英国の世論調査機関のIPSOS-MORIが世界20カ国を対象に、「若者の将来」というテーマで行った調査結果によると、42%が悲観的、34%楽観的という平均値が出ているのですが、欧米の人々が悲観的であるのに対して、中国・インド・ブラジル・トルコ・ロシアのような新興国の人々は楽観的であることが分かります。調査結果の全体像はここをクリックすると出ていますが、ここでは8カ国に絞って紹介してみます。

調査は三つあります。

1)現在の親世代が考える子供たちの将来
2)現在の若年層が考える自分たちの将来
3)子供たちの将来のために親世代は我慢すべきだと考える人の割合


まず現代の親世代が考える子供たちの将来ですが、中国人の親世代の8割が「いまより良くなる」と考えていて群を抜いているのですが、インド、ロシア、ブラジルなどが悲観論より楽観論が上回っている。反対に極端に悲観的なのがフランスですが、おしなべて西欧(英国・ドイツなど)は悲観論が多い。アメリカ人もかなり悲観的です。日本や韓国における楽観論は同じですが、悲観論になるとなぜか韓国の方が高い数字が出ています。

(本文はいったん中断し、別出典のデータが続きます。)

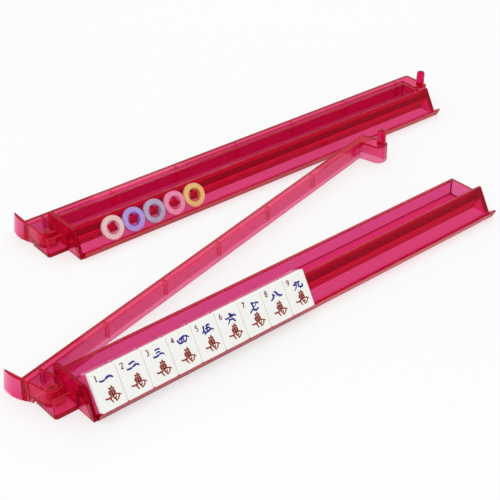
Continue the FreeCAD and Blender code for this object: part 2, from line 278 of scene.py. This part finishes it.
# painted characters: every stroke is x, y of its start, bend and end in millimetres from the face's lower
# left corner, then the brush's pressure at the start and the end
characters = {
    "1": [(5.9, 22.6, 7.2, 20.7, 10.6, 21.7, .9, 1.1), (10.6, 21.7, 13.0, 23.1, 15.0, 22.7, 1.1, 1.5),
          (15.0, 22.7, 16.3, 22.0, 17.4, 20.6, 1.5, .6)],
    "2": [(9.2, 23.7, 11.2, 23.8, 12.6, 24.4, 1.0, 1.3), (12.6, 24.4, 13.9, 24.4, 14.7, 23.2, 1.3, .6),
          (6.6, 21.1, 8.2, 20.0, 11.6, 20.8, 1.0, 1.1), (11.6, 20.8, 14.2, 21.6, 15.3, 21.8, 1.1, 1.4),
          (15.3, 21.8, 16.4, 21.2, 17.5, 19.9, 1.4, .6)],
    "3": [(9.9, 23.9, 12.2, 25.2, 14.6, 23.8, .9, 1.0), (10.2, 21.8, 12.4, 22.9, 14.2, 21.7, .8, .9),
          (7.0, 20.2, 9.6, 19.2, 12.6, 20.2, 1.0, 1.2), (12.6, 20.2, 15.0, 21.2, 16.9, 18.8, 1.2, .7)],
    "4": [(7.6, 23.8, 8.0, 21.6, 10.2, 20.0, .9, 1.3), (8.8, 22.9, 11.6, 24.2, 14.9, 24.5, 1.0, 1.4),
          (14.9, 24.5, 16.4, 23.4, 18.4, 22.2, 1.4, .6), (16.0, 22.8, 15.4, 21.0, 13.6, 19.5, .8, .9),
          (11.4, 24.0, 11.5, 22.2, 10.6, 21.0, 1.0, .7), (13.2, 24.2, 12.2, 22.0, 13.7, 21.3, 1.0, .8),
          (10.1, 20.1, 12.0, 21.0, 14.4, 20.6, 1.2, .7)],
    "5": [(9.8, 24.8, 9.9, 23.6, 9.2, 21.8, 1.3, 1.1), (9.2, 21.8, 8.6, 20.2, 6.8, 19.2, 1.1, .5),
          (9.5, 21.6, 9.4, 19.6, 9.9, 17.6, 1.2, .9), (11.9, 23.4, 13.6, 25.0, 15.5, 23.5, 1.2, .9),
          (12.9, 24.3, 12.4, 22.0, 12.0, 19.8, 1.0, 1.0), (10.5, 21.6, 13.4, 22.9, 15.0, 21.2, 1.0, 1.0),
          (14.9, 21.4, 14.8, 20.6, 14.5, 19.9, 1.0, 1.0), (9.9, 19.3, 12.8, 19.3, 15.0, 20.1, 1.0, 1.2),
          (15.0, 20.1, 16.4, 20.3, 17.7, 18.7, 1.3, .6)],
    "6": [(12.3, 24.8, 12.3, 23.8, 11.9, 22.4, 1.6, 1.1), (12.4, 23.5, 13.4, 22.8, 15.0, 22.3, .7, 1.1),
          (7.1, 22.2, 8.3, 20.9, 11.0, 21.5, .8, 1.1), (11.0, 21.5, 13.0, 21.8, 15.2, 22.2, 1.1, 1.5),
          (15.2, 22.2, 16.6, 21.8, 17.5, 20.4, 1.5, .6), (10.7, 20.8, 10.9, 18.4, 8.2, 17.1, 1.0, .6),
          (10.9, 19.3, 13.6, 20.4, 14.7, 18.4, .8, 1.4), (14.7, 18.4, 15.1, 17.6, 15.3, 16.8, 1.5, .8)],
    "7": [(10.8, 24.5, 11.9, 23.2, 14.0, 23.0, 1.1, .9), (14.0, 23.0, 16.0, 23.0, 17.6, 21.8, .9, 1.1),
          (11.2, 24.1, 12.1, 21.6, 11.6, 18.8, 1.1, 1.1), (11.6, 19.0, 9.6, 18.6, 7.4, 16.7, 1.1, .7),
          (11.6, 18.8, 13.2, 17.2, 14.6, 17.8, 1.2, 1.4), (14.6, 17.8, 15.6, 18.2, 16.4, 18.8, 1.4, .6),
          (15.2, 22.6, 14.6, 20.6, 12.2, 20.4, .6, .5)],
    "8": [(9.6, 22.9, 10.1, 21.8, 10.2, 20.6, 1.1, 1.6), (10.2, 20.5, 8.8, 19.0, 6.4, 18.1, 1.5, .6),
          (10.4, 20.8, 11.2, 20.8, 12.2, 20.5, .9, .4), (11.2, 23.5, 12.0, 23.9, 12.6, 23.6, .5, 1.3),
          (12.6, 23.8, 13.4, 21.6, 15.0, 19.8, 1.3, 1.5), (15.0, 19.8, 16.0, 19.0, 18.7, 19.1, 1.8, .6)],
    "9": [(7.8, 21.4, 9.8, 21.4, 11.3, 21.9, 1.1, 1.3), (11.3, 21.9, 13.6, 23.2, 15.2, 21.9, 1.0, .9),
          (9.8, 23.7, 10.8, 23.2, 11.2, 22.0, .9, 1.1), (11.1, 21.9, 10.9, 18.8, 8.0, 17.1, 1.0, .6),
          (14.0, 22.6, 12.2, 20.2, 13.2, 18.5, .9, 1.3), (13.2, 18.5, 14.8, 17.8, 16.9, 18.6, 1.3, 1.4),
          (16.9, 18.6, 16.6, 19.6, 16.2, 20.5, 1.2, .5)],
    "ten thousand": [
        (11.2, 15.4, 11.1, 14.4, 11.4, 13.4, 1.0, 1.0), (13.1, 16.1, 13.3, 15.0, 13.2, 13.6, 1.2, 1.0),
        (10.6, 13.9, 12.6, 14.6, 15.2, 13.5, .8, 1.1), (9.5, 12.2, 12.0, 12.9, 14.7, 12.4, 1.1, 1.1),
        (10.2, 11.0, 12.4, 11.4, 14.5, 10.9, .9, 1.0), (10.3, 9.6, 12.6, 9.8, 14.8, 9.5, .9, 1.0),
        (9.9, 12.2, 10.2, 10.8, 10.8, 9.2, 1.2, 1.1), (14.5, 12.5, 14.4, 11.0, 14.5, 9.4, 1.1, 1.1),
        (12.4, 13.0, 12.2, 10.0, 12.4, 6.4, 1.0, 1.0), (5.5, 8.9, 8.0, 7.5, 11.6, 8.6, 1.0, 1.2),
        (11.6, 8.6, 15.4, 10.2, 18.9, 7.0, 1.1, .7), (9.6, 8.1, 10.0, 6.4, 11.1, 4.2, 1.1, .8),
        (13.1, 7.6, 13.0, 6.0, 14.1, 4.1, .9, 1.0), (16.9, 8.2, 16.6, 5.6, 14.1, 4.9, 1.0, .8),
        (14.5, 8.0, 14.3, 7.0, 13.6, 6.2, 1.0, .7)],
}
# the same in a unit square
digits = {
    1: [(.30, .82, .46, .90, .54, 1.0, .8, 1.0), (.54, 1.0, .54, .50, .54, .00, 1.1, 1.1),
        (.30, .02, .54, .02, .78, .02, .9, .9)],
    2: [(.14, .78, .20, 1.02, .52, 1.0, 1.0, 1.0), (.52, 1.0, .88, .98, .84, .70, 1.0, 1.0),
        (.84, .70, .74, .46, .12, .04, 1.0, .9), (.12, .04, .50, .04, .90, .06, 1.1, 1.1)],
    3: [(.16, .92, .46, 1.06, .72, .90, .9, 1.0), (.72, .90, .88, .62, .44, .54, 1.0, .9),
        (.44, .54, .96, .48, .80, .18, .9, 1.1), (.80, .18, .56, -.06, .12, .10, 1.1, .9)],
    4: [(.66, 1.0, .40, .62, .08, .32, .9, .9), (.08, .30, .50, .30, .94, .30, 1.1, 1.1),
        (.66, 1.0, .66, .50, .66, .00, 1.1, 1.1)],
    5: [(.84, .98, .50, .98, .24, .98, 1.1, 1.1), (.24, .98, .22, .76, .18, .56, 1.0, 1.0),
        (.18, .56, .60, .74, .84, .44, .9, 1.0), (.84, .44, .84, .00, .14, .06, 1.0, .9)],
    6: [(.76, 1.0, .34, .84, .20, .44, .9, 1.1), (.20, .44, .10, .04, .48, .02, 1.1, 1.0),
        (.48, .02, .90, .06, .84, .38, 1.0, 1.0), (.84, .38, .60, .68, .22, .40, 1.0, .8)],
    7: [(.12, .96, .50, .98, .90, .96, 1.2, 1.2), (.90, .96, .58, .56, .42, .00, 1.1, 1.1)],
    8: [(.50, .54, .14, .68, .24, .88, .9, 1.0), (.24, .88, .50, 1.12, .78, .86, 1.0, 1.0),
        (.78, .86, .80, .66, .50, .54, 1.0, .9), (.50, .54, .06, .40, .18, .16, .9, 1.0),
        (.18, .16, .50, -.12, .84, .16, 1.1, 1.1), (.84, .16, .92, .42, .50, .54, 1.0, .9)],
    9: [(.80, .62, .40, .36, .18, .62, .9, 1.0), (.18, .62, .14, .98, .50, 1.0, 1.0, 1.0),
        (.50, 1.0, .90, .98, .82, .58, 1.0, 1.1), (.82, .58, .74, .18, .26, .00, 1.1, .9)],
}
# what turns a table's units to millimetres on the face: the corner and the scale, then the brush's width
writing = {"numeral": {"corner": (0.0, 0.0), "scale": (1.0, 1.0), "brush": 1.35, "ink": "2a1c9c"},
           "ten thousand": {"corner": (0.0, 0.0), "scale": (1.0, 1.0), "brush": 1.22, "ink": "a83212"},
           "digit": {"corner": (2.6, 22.9), "scale": (2.8, 4.2), "brush": 0.86, "ink": "8c3220"}}
tileFace = {"first": (-0.1961, -0.041189, 0.010205), "step": 0.0222, "half": 0.011, "film": (-0.00003, 0.00004)}


def inkMaterial(name, ink):
    material, tree, out = newMaterial(name)
    place = addNode(tree, "ShaderNodeTexCoord")
    wear = addNode(tree, "ShaderNodeTexNoise", None, {"Vector": place.outputs["Object"], "Scale": 900.0, "Detail": 3.0})
    deep = tuple(0.6 * c for c in hexColour(ink)[:3]) + (1.0,)
    colour = addNode(tree, "ShaderNodeMix", {"data_type": "RGBA"},
                     {0: wear.outputs["Fac"], 6: deep, 7: hexColour(ink)})
    body = addNode(tree, "ShaderNodeBsdfPrincipled", None,
                   {"Base Color": colour.outputs[2], "Roughness": 0.45, "IOR": 1.5})
    tree.links.new(body.outputs[0], out.inputs["Surface"])
    return material


inks = {part: inkMaterial("brushed enamel ink, " + part, look["ink"]) for part, look in writing.items()}


# each stroke is a thin closed bar: its middle runs along (1-s)^2 start + 2s(1-s) bend + s^2 end,
# its half width is the brush times the pressure, eased round at both ends by sqrt(1 - (2s-1)^8),
# and its four corners stand at plus and minus that width, on and just under the face
def paintStrokes(name, part, strokes, tile):
    look = writing[part]
    rows = np.array(strokes, float)
    s = np.linspace(0.0, 1.0, 15)[None, :, None]
    start, bend, end = (rows[:, None, k:k + 2] * look["scale"] + look["corner"] for k in (0, 2, 4))
    middle = (1 - s) ** 2 * start + 2 * s * (1 - s) * bend + s ** 2 * end
    along = 2 * (1 - s) * (bend - start) + 2 * s * (end - bend)
    along /= np.maximum(np.linalg.norm(along, axis=2, keepdims=True), 1e-9)
    across = np.stack([-along[..., 1], along[..., 0]], axis=2)
    press = rows[:, None, 6:7] * (1 - s) + rows[:, None, 7:8] * s
    half = 0.5 * look["brush"] * press * np.sqrt(np.maximum(1 - (2 * s - 1) ** 8, 0.02))
    side = np.array([1.0, -1.0, -1.0, 1.0])[None, None, :, None]
    flat = middle[:, :, None, :] + side * (half * across)[:, :, None, :]
    height = np.array(tileFace["film"])[[1, 1, 0, 0]]
    low = np.array(tileFace["first"]) + np.array([tile * tileFace["step"] - tileFace["half"], 0, 0])
    lean = math.radians(60)
    up, out = np.array([0, math.cos(lean), math.sin(lean)]), np.array([0, -math.sin(lean), math.cos(lean)])
    points = (low + 0.001 * flat[..., 0:1] * np.array([1.0, 0, 0]) + 0.001 * flat[..., 1:2] * up
              + height[None, None, :, None] * out)
    count, rings = points.shape[:2]
    base = (np.arange(count)[:, None, None] * rings + np.arange(rings - 1)[None, :, None]) * 4
    k = np.arange(4)[None, None, :]
    turn = (k + 1) % 4
    walls = np.stack([base + k, base + turn, base + 4 + turn, base + 4 + k], axis=3).reshape(-1, 4)
    first = np.arange(count)[:, None] * rings * 4
    caps = np.concatenate([first + np.array([[3, 2, 1, 0]]), first + (rings - 1) * 4 + np.array([[0, 1, 2, 3]])])
    mesh = bpy.data.meshes.new(name)
    mesh.from_pydata(points.reshape(-1, 3).tolist(), [], np.concatenate([walls, caps]).tolist())
    mesh.materials.append(inks[part])
    painted = bpy.data.objects.new(name, mesh)
    bpy.context.scene.collection.objects.link(painted)
    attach(painted, "tile_%d_body" % (tile + 1))


for tile in range(9):
    number = tile + 1
    paintStrokes("tile_%d_numeral" % number, "numeral", characters[str(number)], tile)
    paintStrokes("tile_%d_ten_thousand" % number, "ten thousand", characters["ten thousand"], tile)
    paintStrokes("tile_%d_digit" % number, "digit", digits[number], tile)
print("tiles painted")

では若い世代自身はどう思っているのか?30才以下の人々の意見を聞いているのですが、ここでも中国人の楽観論が群を抜いている。楽観的という人が半数を超えているのは中国だけで、あとはすべて5割を割っている。ここでも英国をはじめとする西ヨーロッパの国々の若い世代の悲観論が目立つのですが、ちょっと意外なのは韓国の若い世代がかなり悲観的なのですね。韓国の場合、親も含めたすべての世代は若者の将来について4割が楽観的なのに、若い世代自身ではそのような感覚を持つ人は3割を切っている。日本の30才以下は世界平均より楽観的で、韓国、西欧諸国、アメリカに比べるとかなり楽観的です。これもちょっと意外な気がしませんか?


3つ目の「年寄りは若い者のために犠牲になるべきか」という質問については、韓・中・日が平均よりも「なるべし」という意見が多く、ロシアも含む欧米はすべて平均以下となっています。欧米とアジアの感覚の違いなのかもしれないのですが、このグラフには入っていないけれど、この部分に関してはトルコ人の7割が、親は子供の将来のために犠牲になるべしと考えておりこれがダントツです。一方、ドイツ人が極端に拒否反応を示しているけれど、これは何なのか?IPSOS-MORIによると、これは必ずしもドイツの年寄りが利己主義というのではなく、親は親、子は子という意識が強く、親が子供世代の重荷になりたくないという意識の表れだとしています。